One is time dilation. Gravity distorts time-space so strongly at the event horizon, that an object heading towards it would take an impossibly long amount of time to cover that last stretch at the edge of the black hole's event horizon. Which means to an outside observer watching from a long distance away, it may appear the ship or object just slows down and never reaches the event horizon. Which could result, in a highly-developed densely-populated galaxy, a halo or cloud of objects surrounding the black hole and falling infinitely slowly towards it.

A further variation on this may be that space actually ends at the event horizon. It's an impenetrable barrier because there's nothing to penetrate.

Yet another version is that math suggests there may be an invisible seething maelstrom of high-energy particles just inside the event horizon. If this is the case, anything that manages to penetrate the event horizon would be immediately burned to a crisp or possibly even atomized.

So it's possible that rather than being a bottomless pit or interstellar vacuum-cleaner, a black hole may be more like a furnace surrounded by an impenetrable wall. Anything within it's radius when the black hole is formed is instantly destroyed in a fiery collapse, and anything outside the radius at the start is unable to ever enter.

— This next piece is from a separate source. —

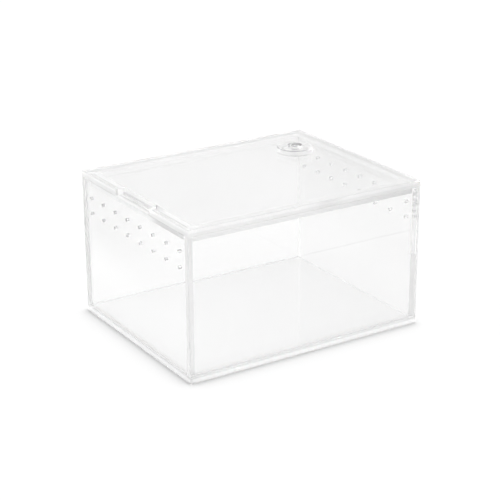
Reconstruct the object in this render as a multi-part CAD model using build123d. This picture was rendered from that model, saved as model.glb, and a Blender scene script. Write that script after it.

The math and theory behind the black hole firewall concept is probably more complicated than necessary for gaming (and definitely way beyond this arcanist's understanding or ability to describe accurately).

Sources

Bibliography

Game and Story Use

  • Makes a great navigational hazard / interstellar terrain / negative space wedgie / swirly energy thingy / applied phlebotinum. If nothing else, it's one more way to upend expectations and make your black hole even weirder than anticipated.
    • See also Unrealistic Black Hole for ideas (or something to contrast it against).
    • If you've got some sort of gravity wave / wormhole / forcefield / hyperspace / FTL technology (and an audience willing to hand wave the details) it may still be possible for penetrate the firewall in some way. The interior conditions of a black hole were already crazy-bad, but this has made it blisteringly worse… I guess. I mean dead and crispy is only marginally worse than dead and squished.
  • A monster that lives inside a black hole may now be justified to be immune to fire, lasers, and high-energy particles. This is on top of whatever adaptations let them survive crushing gravity and the spaghettification of space-time. You thought black hole monsters were bad before, now they're night unkillable.
  • The cluster of objects (asteroids, comets, derelict spaceships, scientific probes, etc) surrounding a black hole and falling infinitely slowly inward until the end of time could make for an interesting location in a game.
    • Again you'd have to hand wave certain details to let the PCs actually take actions there, and outside the immediate vicinity the universe would barrel onward in time.
      • So if you wanted to make major changes to your setting, you could send your PCs to the cluster for a session, and then when they escape they find thousands of years have passed back home. Free one-way time travel into the future and a modified/progressed setting.
  • The black hole firewall may be the barrier that prevents Azathoth from reaching out to destroy the galaxy.